A whisper to Elijah in the cave, not thunder or wind.
A baby in a feeding trough, not a throne.
A king who enters the city on a donkey, not a chariot.
These aren’t oversights.
They’re divine patterns.
They teach us that heaven works differently than we expect.
That the kingdom of God starts small, quiet, and grows like a seed.
So when we see something strange at the Eastern Gate—stone dust falling, odd noises from within—we shouldn’t rush to explain it away.
We should ask, Is this the kind of sign God would give? Not a firework in the sky, but a breath in the wall, a trembling in the stone.
Jerusalem’s Prophetic Pattern: The Return of the Messiah
To understand the gate, we must look directly across from it.
There, rising like a silent witness on the eastern horizon, is the Mount of Olives.
It’s not just geography.
It’s a spiritual axis, one of the holiest places on earth.
And its connection to the Eastern Gate isn’t accidental.
It’s prophetic and precise.
Ezekiel, in his vision, saw the glory of God depart from the temple and go east, resting on the Mount of Olives.
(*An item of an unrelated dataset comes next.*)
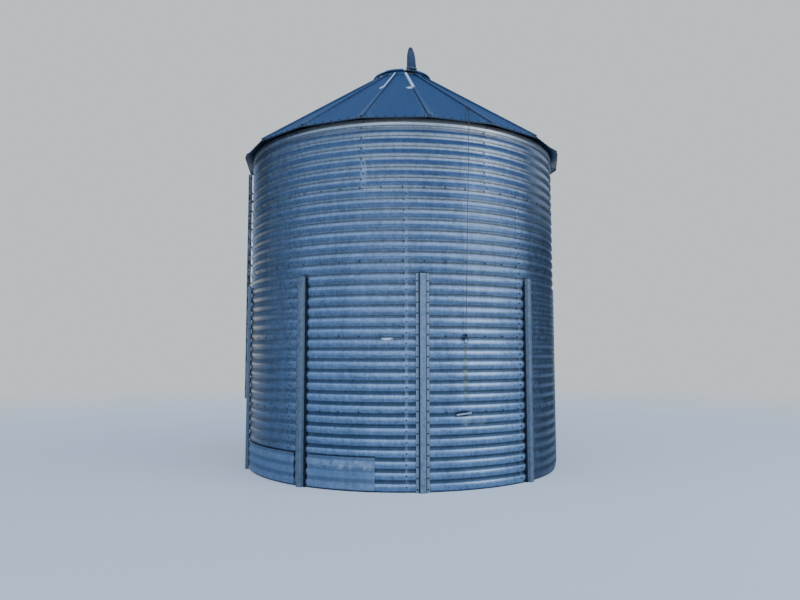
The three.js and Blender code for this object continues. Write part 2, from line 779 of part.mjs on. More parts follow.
function addRopeHook() {
  const [flangeRadius, flangeSheet] = PIN_FLANGE;
  const [headRadius, headSheet] = PIN_HEAD;
  const seat = seatDistance(flankRadius(flangeRadius), PIN_AZIMUTH, 0, flangeRadius);
  const at = (distance) => new THREE.Vector3(0, distance - seat, 0);
  const flange = roundBar(flangeRadius, at(seat), at(seat + flangeSheet), 16);
  const shank = roundBar(PIN_SHANK, at(seat + 1), at(PIN_REACH - 1), 12);
  const head = roundBar(headRadius, at(PIN_REACH - headSheet), at(PIN_REACH), 16);
  const place = wallFrame(PIN_AZIMUTH, seat, grooveHeight(PIN_GROOVE));
  addPart('rope_hook', fuse(flange, shank, head).applyMatrix4(place), 'fittingSteel');
}

function addPullRing() {
  const drop = RING_HALF_HEIGHT - RING_WIRE - PIN_SHANK - GAP;
  const ring = flatRing(RING_HALF_WIDTH, RING_HALF_HEIGHT, RING_WIRE, RING_WIRE, 14);
  const place = wallFrame(PIN_AZIMUTH, RING_DISTANCE, grooveHeight(PIN_GROOVE) - drop);
  addPart('pull_ring', ring.applyMatrix4(place), 'fittingSteel');
}

// Rope with its knot at the eye, its short free end and its knot at the pull ring

function ropeTube(route) {
  const section = new THREE.Shape();
  section.absarc(0, 0, ROPE_RADIUS, 0, 2 * Math.PI, false);
  const points = route.map((point) => new THREE.Vector3(...point));
  return new THREE.ExtrudeGeometry(section, {
    steps: ROPE_STEPS_PER_SPAN * (points.length - 1),
    extrudePath: new RouteCurve(points, false, 'centripetal'),
    bevelEnabled: false,
    curveSegments: 4,
  });
}

function addRope() {
  const eyeKnot = new THREE.IcosahedronGeometry(EYE_KNOT_RADIUS, 2).translate(...EYE_KNOT);
  const [x, y] = ROPE_ROUTE.at(-1);
  const endKnot = new THREE.IcosahedronGeometry(1, 2)
    .scale(END_KNOT_RADIUS, END_KNOT_RADIUS, END_KNOT_HALF)
    .translate(x, y, END_KNOT_HEIGHT);
  addPart('lid_rope', fuse(ropeTube(ROPE_ROUTE), ropeTube(TAIL_ROUTE), eyeKnot, endKnot), 'ropeFibre');
}

// Two-horned cleat in a groove of the wall, a little askew

function addCleat() {
  const [tipBack, tipFront] = CLEAT_TIP;
  const right = [
    [CLEAT_FOOT, 0],
    [CLEAT_NECK, CLEAT_NECK],
    [CLEAT_HALF - 12, CLEAT_THROAT],
    [CLEAT_HALF, tipBack],
    [CLEAT_HALF - 8, tipFront],
    [CLEAT_FOOT, CLEAT_FRONT],
  ];
  const left = right.map(([x, y]) => [-x, y]).reverse();
  const rise = CLEAT_HEIGHT / 2 + CLEAT_FOOT * Math.sin(rad(CLEAT_TILT));
  const seat = seatDistance(flankRadius(rise), CLEAT_AZIMUTH, 0, CLEAT_FOOT);
  const place = wallFrame(CLEAT_AZIMUTH, seat, grooveHeight(CLEAT_GROOVE));
  const cleat = centredPrism([...right, ...left], CLEAT_HEIGHT).rotateY(rad(CLEAT_TILT));
  addPart('wall_cleat', cleat.applyMatrix4(place), 'fittingSteel');
}

addFloor();
addWall();
addStiffeners();
addBaseStrips();
addEaveRing();
addRoof();
addCollar();
addLid();
silo.add(hinge);
addLever();
addBrace();
addHingeBracket();
addLadder();
addLadderBrackets();
addRopeEye();
addRopeHook();
addPullRing();
addRope();
addCleat();

export default silo;
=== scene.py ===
import json
import math
from functools import cache

import bmesh
import bpy
from bpy.props import FloatProperty, FloatVectorProperty, IntProperty, PointerProperty
from mathutils import Matrix, Vector, noise
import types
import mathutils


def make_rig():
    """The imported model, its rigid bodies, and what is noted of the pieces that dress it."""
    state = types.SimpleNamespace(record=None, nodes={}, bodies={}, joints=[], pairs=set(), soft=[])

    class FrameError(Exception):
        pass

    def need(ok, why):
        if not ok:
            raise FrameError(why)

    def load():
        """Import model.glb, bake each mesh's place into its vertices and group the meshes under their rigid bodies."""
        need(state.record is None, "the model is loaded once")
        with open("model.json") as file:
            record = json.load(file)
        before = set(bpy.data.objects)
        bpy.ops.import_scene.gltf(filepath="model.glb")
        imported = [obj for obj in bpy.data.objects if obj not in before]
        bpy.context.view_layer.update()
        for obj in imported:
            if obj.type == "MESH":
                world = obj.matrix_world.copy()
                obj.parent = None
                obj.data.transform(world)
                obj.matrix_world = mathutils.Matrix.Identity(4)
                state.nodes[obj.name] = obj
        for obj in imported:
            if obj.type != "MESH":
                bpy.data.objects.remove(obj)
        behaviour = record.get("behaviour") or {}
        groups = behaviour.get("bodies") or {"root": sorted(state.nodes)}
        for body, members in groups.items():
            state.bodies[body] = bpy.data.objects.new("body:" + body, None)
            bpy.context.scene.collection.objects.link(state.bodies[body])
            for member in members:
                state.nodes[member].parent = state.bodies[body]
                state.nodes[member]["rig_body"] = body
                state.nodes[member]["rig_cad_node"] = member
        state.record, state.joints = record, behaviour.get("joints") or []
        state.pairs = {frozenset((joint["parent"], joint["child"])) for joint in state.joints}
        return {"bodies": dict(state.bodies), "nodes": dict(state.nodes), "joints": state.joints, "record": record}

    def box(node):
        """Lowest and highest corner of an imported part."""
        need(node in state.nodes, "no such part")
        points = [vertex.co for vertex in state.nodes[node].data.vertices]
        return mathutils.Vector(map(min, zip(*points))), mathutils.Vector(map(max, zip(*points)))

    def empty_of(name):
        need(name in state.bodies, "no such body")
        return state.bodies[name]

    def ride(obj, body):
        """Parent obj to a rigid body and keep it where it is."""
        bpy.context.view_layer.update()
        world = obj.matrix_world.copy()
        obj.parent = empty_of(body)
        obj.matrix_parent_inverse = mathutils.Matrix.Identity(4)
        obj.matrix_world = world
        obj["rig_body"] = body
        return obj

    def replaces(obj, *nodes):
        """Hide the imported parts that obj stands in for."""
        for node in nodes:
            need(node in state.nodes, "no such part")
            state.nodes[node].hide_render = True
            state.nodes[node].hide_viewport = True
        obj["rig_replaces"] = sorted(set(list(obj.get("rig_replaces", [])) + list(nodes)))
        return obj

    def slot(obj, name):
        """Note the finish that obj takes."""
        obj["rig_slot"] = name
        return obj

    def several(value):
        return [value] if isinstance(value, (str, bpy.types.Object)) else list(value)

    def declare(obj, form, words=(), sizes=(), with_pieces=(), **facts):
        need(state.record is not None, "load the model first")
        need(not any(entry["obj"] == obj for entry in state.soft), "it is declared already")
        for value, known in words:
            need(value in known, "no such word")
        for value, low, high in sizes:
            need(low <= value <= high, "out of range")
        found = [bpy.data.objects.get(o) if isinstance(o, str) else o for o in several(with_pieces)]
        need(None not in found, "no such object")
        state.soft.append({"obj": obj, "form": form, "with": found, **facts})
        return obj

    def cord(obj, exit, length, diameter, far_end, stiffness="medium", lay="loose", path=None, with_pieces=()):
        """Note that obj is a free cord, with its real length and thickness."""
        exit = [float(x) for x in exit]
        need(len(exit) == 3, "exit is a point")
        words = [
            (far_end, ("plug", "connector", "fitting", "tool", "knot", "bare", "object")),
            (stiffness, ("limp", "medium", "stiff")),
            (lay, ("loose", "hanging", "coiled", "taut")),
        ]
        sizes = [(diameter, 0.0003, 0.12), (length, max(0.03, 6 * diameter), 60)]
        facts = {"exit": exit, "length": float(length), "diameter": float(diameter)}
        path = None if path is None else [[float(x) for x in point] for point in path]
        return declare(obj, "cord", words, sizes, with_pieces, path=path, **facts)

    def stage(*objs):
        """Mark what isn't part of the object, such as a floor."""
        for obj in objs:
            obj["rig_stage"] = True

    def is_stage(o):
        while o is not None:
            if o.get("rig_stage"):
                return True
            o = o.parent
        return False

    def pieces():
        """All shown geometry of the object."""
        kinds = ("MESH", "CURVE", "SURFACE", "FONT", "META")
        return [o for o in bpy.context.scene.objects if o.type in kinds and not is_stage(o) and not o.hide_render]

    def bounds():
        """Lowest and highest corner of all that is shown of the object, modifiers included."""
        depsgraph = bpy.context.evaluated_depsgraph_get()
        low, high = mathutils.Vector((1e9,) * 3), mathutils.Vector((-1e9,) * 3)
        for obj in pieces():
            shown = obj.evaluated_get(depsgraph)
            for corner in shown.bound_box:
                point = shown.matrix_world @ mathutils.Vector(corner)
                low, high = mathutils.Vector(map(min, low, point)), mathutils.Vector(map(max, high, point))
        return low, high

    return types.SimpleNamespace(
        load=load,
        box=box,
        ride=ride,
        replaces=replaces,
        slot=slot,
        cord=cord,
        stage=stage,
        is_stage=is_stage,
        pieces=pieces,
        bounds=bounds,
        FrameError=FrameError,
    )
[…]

It was a departure wrapped in grief—God’s presence leaving his house.
But Ezekiel also saw something else: a return.
He describes the glory of the Lord coming back from the east, entering through the same gate (Ezekiel 43).
It’s the pattern.
Departure and return, grief and restoration.
And then centuries later, Jesus follows that very pattern.
He crosses the Mount of Olives, enters Jerusalem, and not just anywhere—he comes through the Eastern Gate.
It’s Palm Sunday.
The people shout, “Hosanna!” And once again, glory pᴀsses through the gate.
But he doesn’t stay.
Not yet.
After his resurrection, Jesus returns to the Mount of Olives.
Zechariah 14 speaks of the day when his feet will stand on the Mount of Olives, facing east.
The Gate Watches: The Final Return
The pattern continues.
The Eastern Gate watches, and the prophecy waits.
And for 2,000 years, it has been building toward something more.
The question is: Are we witnessing the beginning of that moment? As the redemptive plan unfolds, it might just be that the Eastern Gate—long sealed, long silent—is about to open again.